7.      Fine-grained control of branch office internet breakout.  Early SD-WAN offerings include the ability to breakout internet-destined traffic locally at the branch office. Enterprises are beginning to realise that this shouldn't be an all or nothing decision and will demand finer-grained control over which web traffic is broken out at the branch and backhauled to a regional hub in alignment with security policies. In 2017, geographically distributed enterprises will seek to steer different types of internet traffic in different directions/paths based on business intent. Deep visibility and control over internet traffic will become a critical requirement for SD-WAN deployments

 

8.      Machine learning and AI to make debut in SD-WAN.  Machine and deep learning (AI) are rapidly revolutionising all industries. 2017 will bring early instances of machine learning-based innovations to networking. We will begin to explore the possibilities of machine learning, ultimately enabling wide area networks to run themselves autonomously at some point in the future

 

9.      Exiting 2017, leading SD-WAN vendors will surpass 1,000 customer deployments.  2017 will mark the most important year for early industry leaders to gain momentum, making it increasingly difficult for new entrants to survive and thrive. Smaller SD-WAN vendors will struggle to remain relevant and be relegated to occupying a niche position in the market. It will become far more difficult for new entrants to bring incremental offerings to market and establish market penetration or traction


SD-WAN future

 

Ultimately, 2017 will be a year of rapid growth for the SD-WAN market.

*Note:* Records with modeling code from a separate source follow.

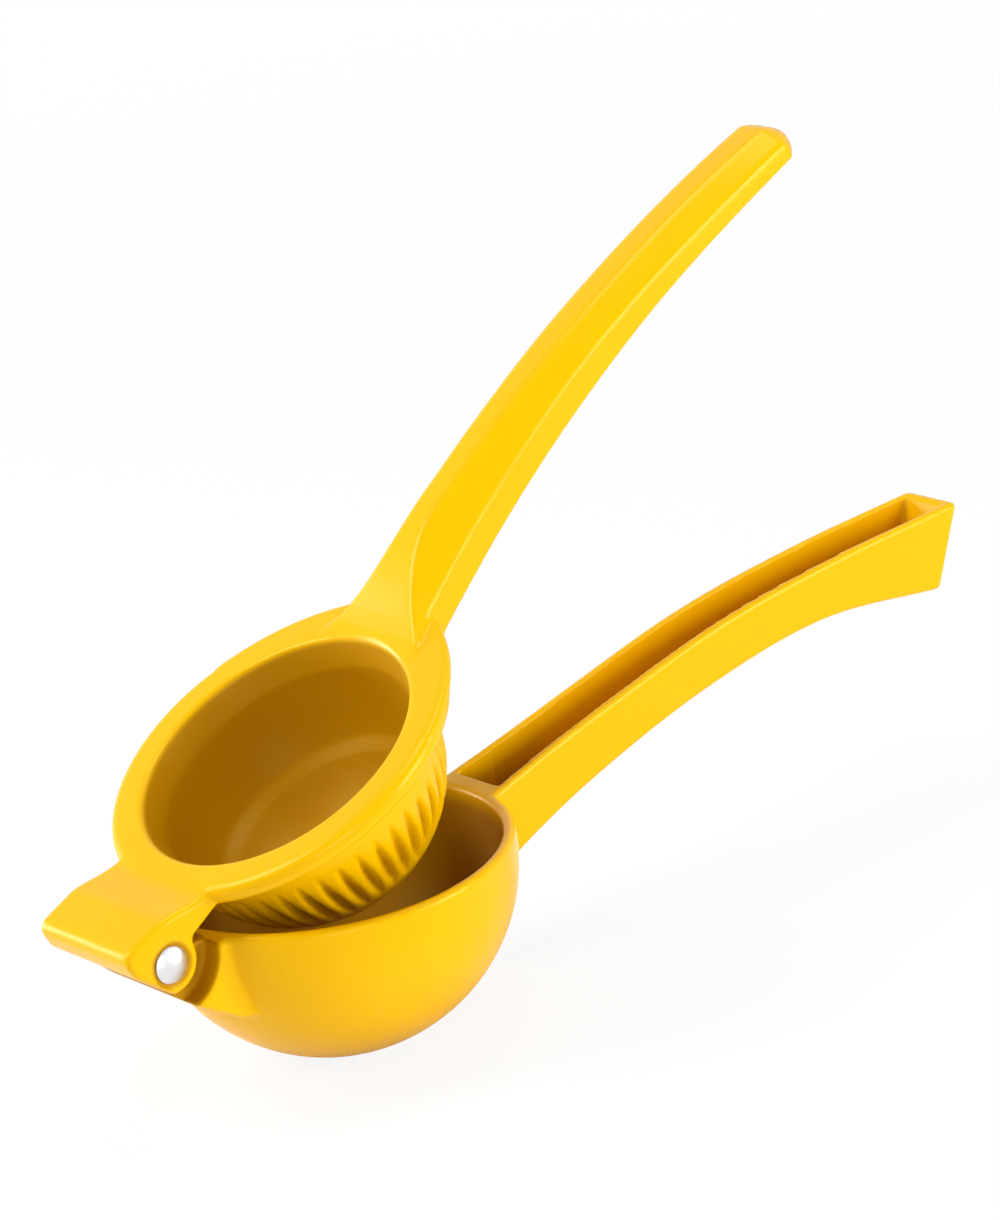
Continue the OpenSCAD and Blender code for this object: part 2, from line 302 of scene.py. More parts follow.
foot_angle = -90 + math.degrees(math.acos((BOWL_R - FOOT_CUT) / BOWL_R))
rim_angle = math.degrees(math.asin((RIM_Z - RIM_ROUND - BOWL_Z) / BOWL_R))
outside = arc(BOWL_Z, BOWL_R, foot_angle, rim_angle, 48)
foot_z = outside[0][1]
rim_corner = (BOWL_R - RIM_CORNER_IN, RIM_Z - RIM_CORNER_DOWN)
bowl_outline = [(0, foot_z)] + outside + [rim_corner, (BOWL_R - RIM_ROUND, RIM_Z), (0, RIM_Z)]
bowl = lathe("bowl_casting", bowl_outline, CUP_X)
print("foot is", round(foot_z + PIN_Z, 3), "mm above the table")

# %% [markdown]
# The neck carries the bowl on the pin. Seen from the side it is a wedge with a round knuckle at
# its end, so it is cut as a plate and a rod is laid across it. A pocket on each side, cut about the
# pin's axis, leaves room for the ears of the other arm to turn in.

# %% neck and knuckle
KNUCKLE_R, KNUCKLE_HALF, CHEEK_HALF, POCKET_R = 4.6, 9.3, 14.1, 9.9
ROD_HALF = 13.0  # the knuckle's rod, which the pockets shorten
PAST_SIDES = 20.0  # where a rod that cuts through a casting ends
NECK_TOP = [(0, 0), (17.2, 0)]
NECK_UNDERSIDE = [(17.2, -16.8), (12.2, -15.6), (KNUCKLE_R, -10.5), (0.6, -7.0), (-2.3, -3.96)]

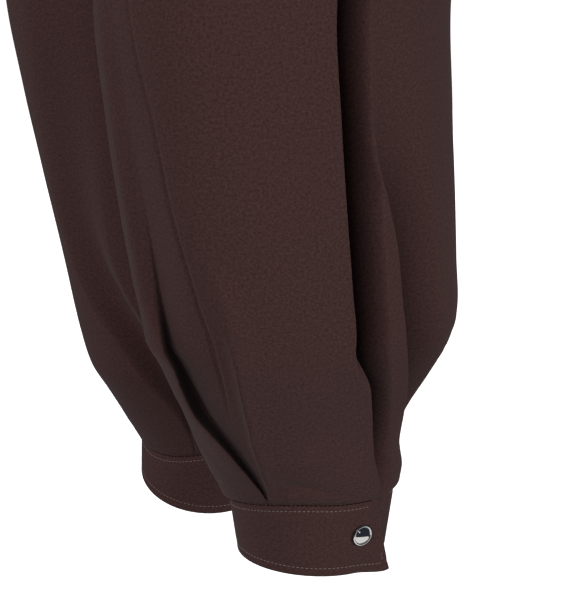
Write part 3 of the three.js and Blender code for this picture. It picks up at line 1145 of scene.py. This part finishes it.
@dataclass
class Cuff:
    """A snap cuff: one strip that laps over its own start."""

    leg: LegShape
    length: float = 360.0
    rows: int = 32
    columns: int = 260
    reach: float = 1.1
    end_column: float = 2.2
    row_inset: float = 5.2
    row_dent: float = 0.3
    row_reach: float = 2.4
    ditch: float = 1.1
    ditch_inset: float = 1.9
    ditch_reach: float = 1.7
    # The seam's stitches are long and thick so that they nearly join into a line of painted shade.
    ditch_shade_thread: tuple[float, float] = (2.3, 0.42)
    row_start: float = 26.0
    row_slant: float = 0.8
    row_points: int = 500
    end_inset: float = 6.5
    end_row_top: float = 0.76
    end_row_points: int = 60
    end_row_lift: float = 0.02
    snap_azimuth: float = 88.6
    snap_down: float = 0.485

    @property
    def name(self) -> str:
        """Names the cuff as its node is named."""
        return f"cuff_{self.leg.name}"

    def place(self, azimuth: np.ndarray, down: np.ndarray) -> np.ndarray:
        """Places the cuff's face, drawn in a little along its rows of stitches.

        Args:
            azimuth: Azimuths in degrees along the strip.
            down: Shares of the way down.
        Returns:
            Points in millimetres, before mirroring.
        """
        points = self.leg.cuff.point(azimuth, down)
        dent = np.zeros_like(down + azimuth)
        for row in (self.leg.cuff.top_row(azimuth, self.row_inset), 1.0 - self.row_inset / CUFF_WIDTH):
            dent = dent + self.row_dent * bump((down - row) * CUFF_WIDTH / self.row_reach)
        ditch = self.leg.cuff.top_row(azimuth, self.ditch_inset)
        dent = dent + self.ditch * bump((down - ditch) * CUFF_WIDTH / self.ditch_reach)
        x, y = radial(azimuth)
        return points - np.stack([x, y, np.zeros_like(x)], axis=-1) * dent[..., None]

    def build_stitches(self) -> bpy.types.Object:
        """Makes the rows of stitches near the cuff's top and bottom edges."""
        paths = [self.row(True, self.row_inset), self.row(False, self.row_inset)]
        return StitchRow(f"cuff_stitches_{self.leg.name}", paths).build()

    def build_seam_shade_stitches(self) -> bpy.types.Object:
        """Makes the hem seam's stitches in near-black thread, set almost end to end in the ditch so that
        they also paint the ditch's shade as a dark line.

        Returns:
            The new object.
        """
        name = f"cuff_seam_shade_stitches_{self.leg.name}"
        stitch, radius = self.ditch_shade_thread
        return StitchRow(name, [self.row(True, self.ditch_inset)], stitch=stitch, radius=radius).build()

    def build_end_stitches(self) -> bpy.types.Object:
        """Makes the row of stitches across the over end.

        Returns:
            The new object.
        """
        shape = self.leg.cuff
        down = np.linspace(self.end_row_top, 1.0 - self.row_inset / CUFF_WIDTH, self.end_row_points)
        azimuth = shape.over_end + FULL_TURN + shape.over_slant * down - self.end_inset
        path = surface_path(self.place, azimuth, down, self.leg.mirror)
        return StitchRow(f"cuff_end_stitches_{self.leg.name}", [path], lift=self.end_row_lift).build()

    def row(self, upper: bool, inset: float) -> tuple[np.ndarray, np.ndarray]:
        """Follows a row of stitches round the cuff.

        Args:
            upper: Whether it is a row below the leg's hem.
            inset: The row's distance from the hem or from the cuff's bottom edge.
        Returns:
            Points and outward normals.
        """
        shape = self.leg.cuff
        start = shape.over_end + self.row_start
        slant = 0.0 if upper else self.row_slant * shape.over_slant
        end = shape.over_end + FULL_TURN - self.end_inset + slant
        azimuth = np.linspace(start, end, self.row_points)
        down = np.full(self.row_points, 1.0 - inset / CUFF_WIDTH)
        if upper:
            down = shape.top_row(azimuth, inset)
        return surface_path(self.place, azimuth, down, self.leg.mirror)

    def build_snap(self) -> bpy.types.Object:
        """Makes the cuff's snap.

        Returns:
            The new object.
        """
        azimuth = np.array([self.snap_azimuth + FULL_TURN])
        down = np.array([self.snap_down])
        points, outward = surface_path(self.leg.cuff.point, azimuth, down, self.leg.mirror)
        return Snap(f"cuff_snap_{self.leg.name}", points[0], outward[0]).build()

    def build(self) -> bpy.types.Object:
        """Makes the cuff.

        Returns:
            The new object.
        """
        shape = self.leg.cuff
        down = strip_shares(self.reach, CUFF_WIDTH, 2 * self.reach / CUFF_WIDTH, self.rows)[:, None]
        run = strip_shares(self.reach, self.length, self.end_column / self.length, self.columns)
        start = shape.over_end - shape.under_lap
        end = shape.over_end + FULL_TURN + shape.over_slant * down
        azimuth = start + (end - start) * run[None, :]
        down = np.broadcast_to(down, azimuth.shape)
        outer = self.place(azimuth, down)
        inward = grid_normals(outer)
        outer[..., 0] *= self.leg.mirror
        inward[..., 0] *= self.leg.mirror
        fullness = strip_fullness(down, run, (CUFF_WIDTH, self.length), self.reach)
        return ShellMesh(self.name, outer, inward, fullness, CUFF_WALL, self.leg.mirror < 0).build()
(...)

It offers companies increased agility through the simplicity of setting up new branch connectivity, as well as lower expenditure from both reduced IT requirements and using broadband as a means of connectivity. Moreover, SD-WAN offers enterprises centralised control and increased business productivity while providing the flexibility to use any combination of underlying transport technologies without compromising network or application performance. With this in mind, companies should feel confident in embracing the SD-WAN revolution in 2017 and beyond.